• Work instructions:
Reproduce each line bearing the word "that".

• Provided data:
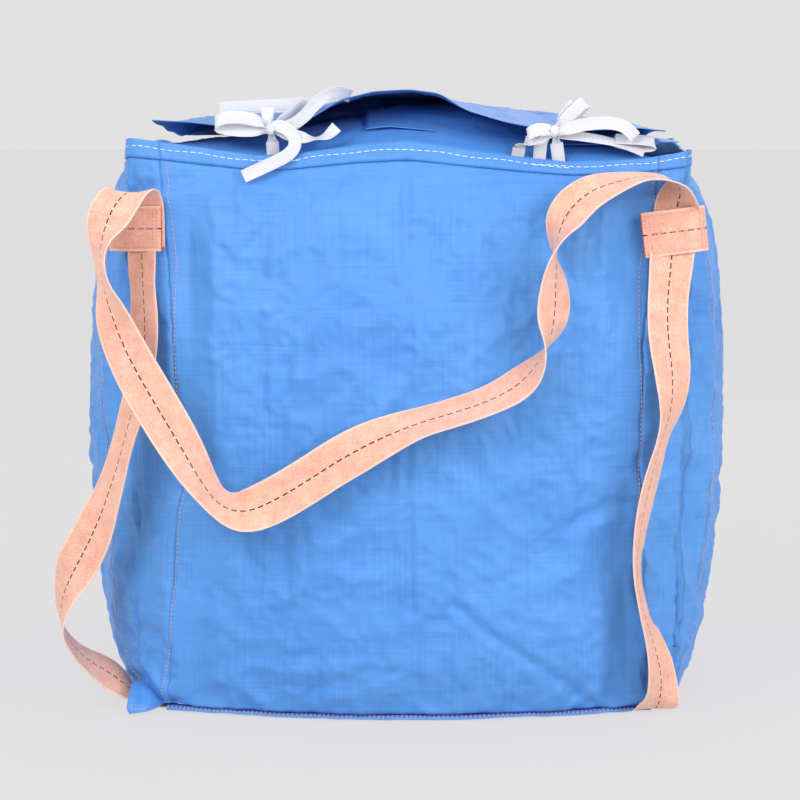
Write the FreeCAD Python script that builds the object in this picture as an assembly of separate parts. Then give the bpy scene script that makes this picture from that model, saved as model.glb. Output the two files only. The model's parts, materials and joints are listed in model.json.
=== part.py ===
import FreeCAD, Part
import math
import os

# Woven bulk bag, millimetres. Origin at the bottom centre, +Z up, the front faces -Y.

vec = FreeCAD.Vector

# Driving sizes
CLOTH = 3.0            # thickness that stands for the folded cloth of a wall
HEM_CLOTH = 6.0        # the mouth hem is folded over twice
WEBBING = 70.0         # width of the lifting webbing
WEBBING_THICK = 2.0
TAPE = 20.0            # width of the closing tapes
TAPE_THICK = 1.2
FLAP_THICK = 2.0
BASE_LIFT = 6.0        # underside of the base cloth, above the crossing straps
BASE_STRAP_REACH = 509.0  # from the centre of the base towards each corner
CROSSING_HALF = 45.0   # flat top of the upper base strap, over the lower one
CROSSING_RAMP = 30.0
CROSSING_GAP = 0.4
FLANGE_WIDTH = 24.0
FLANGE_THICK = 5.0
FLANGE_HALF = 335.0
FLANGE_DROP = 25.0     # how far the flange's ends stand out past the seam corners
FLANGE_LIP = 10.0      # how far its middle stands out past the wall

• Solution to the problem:
Write the FreeCAD Python script that builds the object in this picture as an assembly of separate parts. Then give the bpy scene script that makes this picture from that model, saved as model.glb. Output the two files only. The model's parts, materials and joints are listed in model.json.
CLOTH = 3.0            # thickness that stands for the folded cloth of a wall